*Problem requirements*
All entries should be output exactly as they stand.

** start of Data entries **

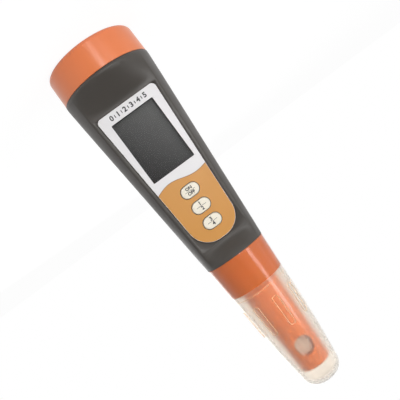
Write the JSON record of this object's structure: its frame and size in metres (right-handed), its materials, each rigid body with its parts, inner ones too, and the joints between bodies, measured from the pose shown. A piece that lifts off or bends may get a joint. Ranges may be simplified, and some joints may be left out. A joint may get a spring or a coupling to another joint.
{
  "type": "pen water quality tester",
  "caption": "Tapered pen tester for dissolved solids, conductivity and temperature: screw battery cap, display, keys, guarded probe and clear pull-off cap.",
  "frame": {"origin": "centre of the battery cap's flat end, on which the tester stands", "axes": "+Z along the body towards the clear cap's tip, -Y towards the side with the display and keys"},
  "size_m": [0.0396, 0.0396, 0.16],
  "materials": {
    "housing_grey": "satin moulded ABS, fine grain",
    "cap_orange": "glossy moulded orange plastic",
    "probe_orange": "glossy moulded orange plastic",
    "clear_plastic": "clear moulded polycarbonate",
    "label_film": "printed white and amber film",
    "window_lens": "clear lens",
    "display": "dark display glass",
    "display_frame": "black moulded frame",
    "key_cream": "cream satin keys",
    "rubber_black": "black rubber",
    "foam_black": "black foam",
    "board_green": "green solder mask",
    "component_black": "black moulded packages",
    "solder_metal": "tinned metal",
    "connector_white": "natural nylon",
    "wire_red": "red insulation",
    "wire_black": "black insulation",
    "wire_white": "white insulation",
    "holder_black": "black moulded nylon",
    "cell_steel": "nickel plated steel",
    "spring_metal": "nickel plated spring strip",
    "screw_steel": "zinc plated steel",
    "core_white": "white insulator",
    "pin_metal": "stainless steel pins"
  },
  "bodies": {
    "housing": {"battery_holder": "holder_black", "battery_lead_left": "wire_red", "battery_lead_right": "wire_black", "button_cell_left_1": "cell_steel", "button_cell_left_2": "cell_steel", "button_cell_right_1": "cell_steel", "button_cell_right_2": "cell_steel", "cell_spring_left": "spring_metal", "cell_spring_right": "spring_metal", "chip_components": "component_black", "circuit_board": "board_green", "clock_crystal": "solder_metal", "display_frame": "display_frame", "display_gasket": "foam_black", "display_glass": "display", "display_window": "window_lens", "electrode_left": "pin_metal", "electrode_right": "pin_metal", "holder_screws": "screw_steel", "housing": "housing_grey", "key_switches": "component_black", "label": "label_film", "neck_seal": "rubber_black", "probe": "probe_orange", "probe_seal": "rubber_black", "processor": "component_black", "sensor_blade": "core_white", "sensor_core": "core_white", "sensor_plug": "connector_white", "sensor_socket": "connector_white", "sensor_wires": "wire_white", "temperature_sensor": "pin_metal", "zebra_strips": "rubber_black"},
    "contact_bridge": {"contact_carrier": "holder_black", "contact_strip": "spring_metal"},
    "battery_cap": {"battery_cap": "cap_orange", "swivel_washer": "spring_metal"},
    "clear_cap": {"clear_cap": "clear_plastic"},
    "key_power": {"key_power": "key_cream", "plunger_power": "component_black"},
    "key_hold": {"key_hold": "key_cream", "plunger_hold": "component_black"},
    "key_mode": {"key_mode": "key_cream", "plunger_mode": "component_black"}
  },
  "joints": [
    {"name": "clear_cap_pull", "type": "slide", "parent": "housing", "child": "clear_cap", "axis": [0, 0, 1], "range_m": [0, 0.06]},
    {"name": "battery_cap_advance", "type": "slide", "parent": "housing", "child": "contact_bridge", "axis": [0, 0, -1], "range_m": [0, 0.0101]},
    {"name": "battery_cap_turn", "type": "hinge", "parent": "contact_bridge", "child": "battery_cap", "pos_m": [0, 0, 0.006], "axis": [0, 0, -1], "range_deg": [0, 720]},
    {"name": "key_power_press", "type": "slide", "parent": "housing", "child": "key_power", "axis": [0, 0.9987, -0.0519], "range_m": [0, 0.00035], "stiffness_N_per_m": 800, "springref_m": -0.0006},
    {"name": "key_hold_press", "type": "slide", "parent": "housing", "child": "key_hold", "axis": [0, 0.9987, -0.0519], "range_m": [0, 0.00035], "stiffness_N_per_m": 800, "springref_m": -0.0006},
    {"name": "key_mode_press", "type": "slide", "parent": "housing", "child": "key_mode", "axis": [0, 0.9987, -0.0519], "range_m": [0, 0.00035], "stiffness_N_per_m": 800, "springref_m": -0.0006}
  ],
  "couplings": [
    {"joint": "battery_cap_advance", "follows": "battery_cap_turn", "m_per_rad": 0.00079577}
  ]
}
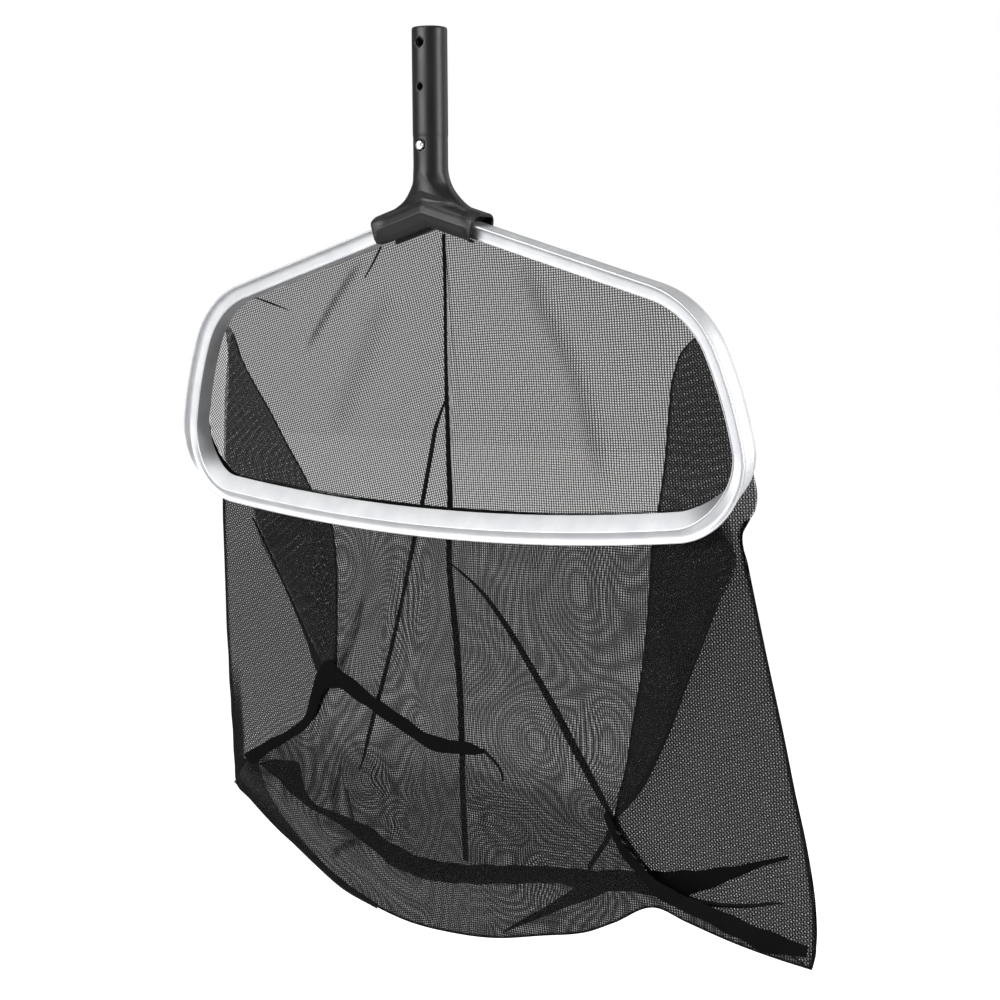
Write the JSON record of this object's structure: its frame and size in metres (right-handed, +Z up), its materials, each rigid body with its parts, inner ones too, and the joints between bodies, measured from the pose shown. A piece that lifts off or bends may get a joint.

** end of Data entries **

*Exercise solution*
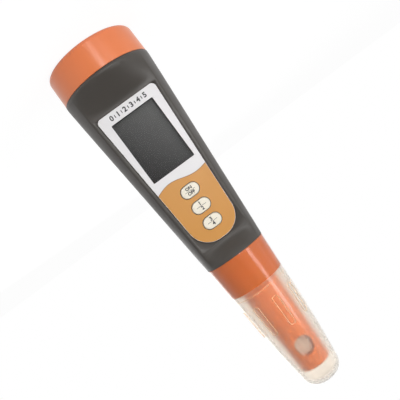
Write the JSON record of this object's structure: its frame and size in metres (right-handed), its materials, each rigid body with its parts, inner ones too, and the joints between bodies, measured from the pose shown. A piece that lifts off or bends may get a joint. Ranges may be simplified, and some joints may be left out. A joint may get a spring or a coupling to another joint.
{
  "type": "pen water quality tester",
  "caption": "Tapered pen tester for dissolved solids, conductivity and temperature: screw battery cap, display, keys, guarded probe and clear pull-off cap.",
  "frame": {"origin": "centre of the battery cap's flat end, on which the tester stands", "axes": "+Z along the body towards the clear cap's tip, -Y towards the side with the display and keys"},
  "size_m": [0.0396, 0.0396, 0.16],
  "materials": {
    "housing_grey": "satin moulded ABS, fine grain",
    "cap_orange": "glossy moulded orange plastic",
    "probe_orange": "glossy moulded orange plastic",
    "clear_plastic": "clear moulded polycarbonate",
    "label_film": "printed white and amber film",
    "window_lens": "clear lens",
    "display": "dark display glass",
    "display_frame": "black moulded frame",
    "key_cream": "cream satin keys",
    "rubber_black": "black rubber",
    "foam_black": "black foam",
    "board_green": "green solder mask",
    "component_black": "black moulded packages",
    "solder_metal": "tinned metal",
    "connector_white": "natural nylon",
    "wire_red": "red insulation",
    "wire_black": "black insulation",
    "wire_white": "white insulation",
    "holder_black": "black moulded nylon",
    "cell_steel": "nickel plated steel",
    "spring_metal": "nickel plated spring strip",
    "screw_steel": "zinc plated steel",
    "core_white": "white insulator",
    "pin_metal": "stainless steel pins"
  },
  "bodies": {
    "housing": {"battery_holder": "holder_black", "battery_lead_left": "wire_red", "battery_lead_right": "wire_black", "button_cell_left_1": "cell_steel", "button_cell_left_2": "cell_steel", "button_cell_right_1": "cell_steel", "button_cell_right_2": "cell_steel", "cell_spring_left": "spring_metal", "cell_spring_right": "spring_metal", "chip_components": "component_black", "circuit_board": "board_green", "clock_crystal": "solder_metal", "display_frame": "display_frame", "display_gasket": "foam_black", "display_glass": "display", "display_window": "window_lens", "electrode_left": "pin_metal", "electrode_right": "pin_metal", "holder_screws": "screw_steel", "housing": "housing_grey", "key_switches": "component_black", "label": "label_film", "neck_seal": "rubber_black", "probe": "probe_orange", "probe_seal": "rubber_black", "processor": "component_black", "sensor_blade": "core_white", "sensor_core": "core_white", "sensor_plug": "connector_white", "sensor_socket": "connector_white", "sensor_wires": "wire_white", "temperature_sensor": "pin_metal", "zebra_strips": "rubber_black"},
    "contact_bridge": {"contact_carrier": "holder_black", "contact_strip": "spring_metal"},
    "battery_cap": {"battery_cap": "cap_orange", "swivel_washer": "spring_metal"},
    "clear_cap": {"clear_cap": "clear_plastic"},
    "key_power": {"key_power": "key_cream", "plunger_power": "component_black"},
    "key_hold": {"key_hold": "key_cream", "plunger_hold": "component_black"},
    "key_mode": {"key_mode": "key_cream", "plunger_mode": "component_black"}
  },
  "joints": [
    {"name": "clear_cap_pull", "type": "slide", "parent": "housing", "child": "clear_cap", "axis": [0, 0, 1], "range_m": [0, 0.06]},
    {"name": "battery_cap_advance", "type": "slide", "parent": "housing", "child": "contact_bridge", "axis": [0, 0, -1], "range_m": [0, 0.0101]},
    {"name": "battery_cap_turn", "type": "hinge", "parent": "contact_bridge", "child": "battery_cap", "pos_m": [0, 0, 0.006], "axis": [0, 0, -1], "range_deg": [0, 720]},
    {"name": "key_power_press", "type": "slide", "parent": "housing", "child": "key_power", "axis": [0, 0.9987, -0.0519], "range_m": [0, 0.00035], "stiffness_N_per_m": 800, "springref_m": -0.0006},
    {"name": "key_hold_press", "type": "slide", "parent": "housing", "child": "key_hold", "axis": [0, 0.9987, -0.0519], "range_m": [0, 0.00035], "stiffness_N_per_m": 800, "springref_m": -0.0006},
    {"name": "key_mode_press", "type": "slide", "parent": "housing", "child": "key_mode", "axis": [0, 0.9987, -0.0519], "range_m": [0, 0.00035], "stiffness_N_per_m": 800, "springref_m": -0.0006}
  ],
  "couplings": [
    {"joint": "battery_cap_advance", "follows": "battery_cap_turn", "m_per_rad": 0.00079577}
  ]
}
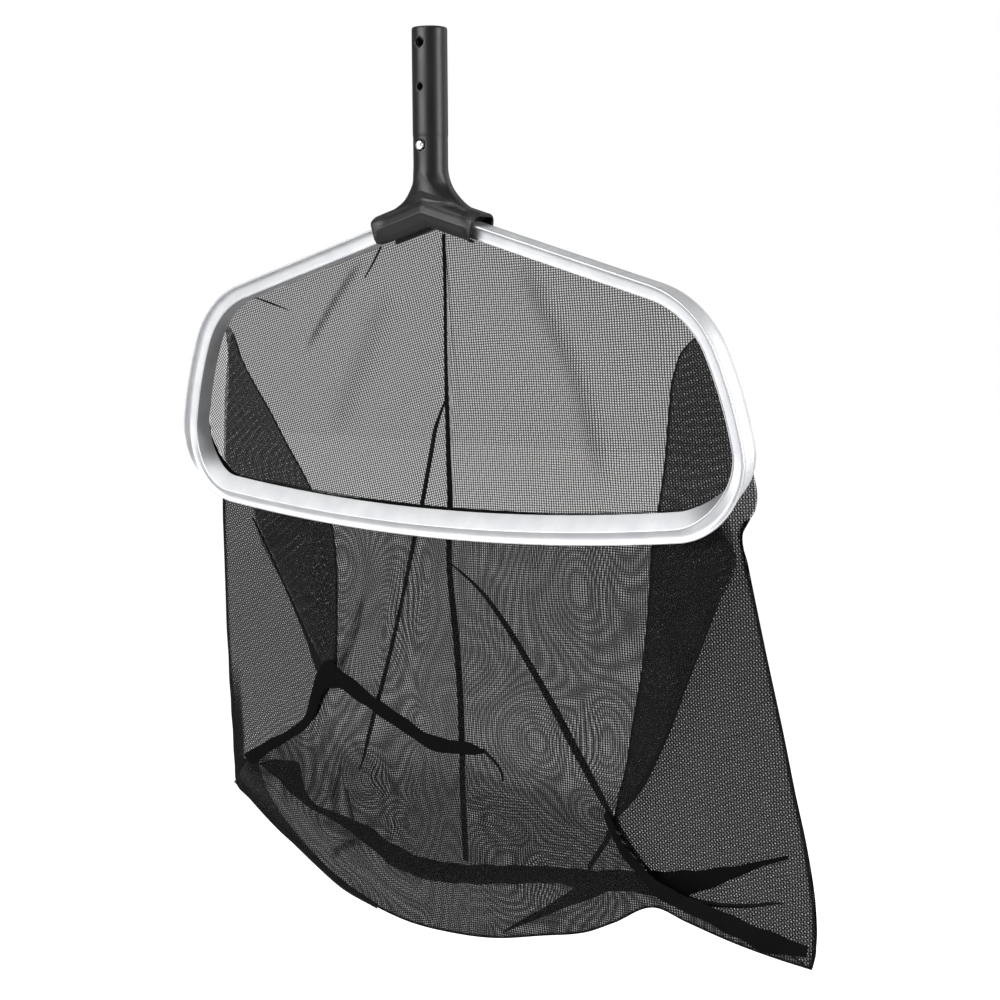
Write the JSON record of this object's structure: its frame and size in metres (right-handed, +Z up), its materials, each rigid body with its parts, inner ones too, and the joints between bodies, measured from the pose shown. A piece that lifts off or bends may get a joint.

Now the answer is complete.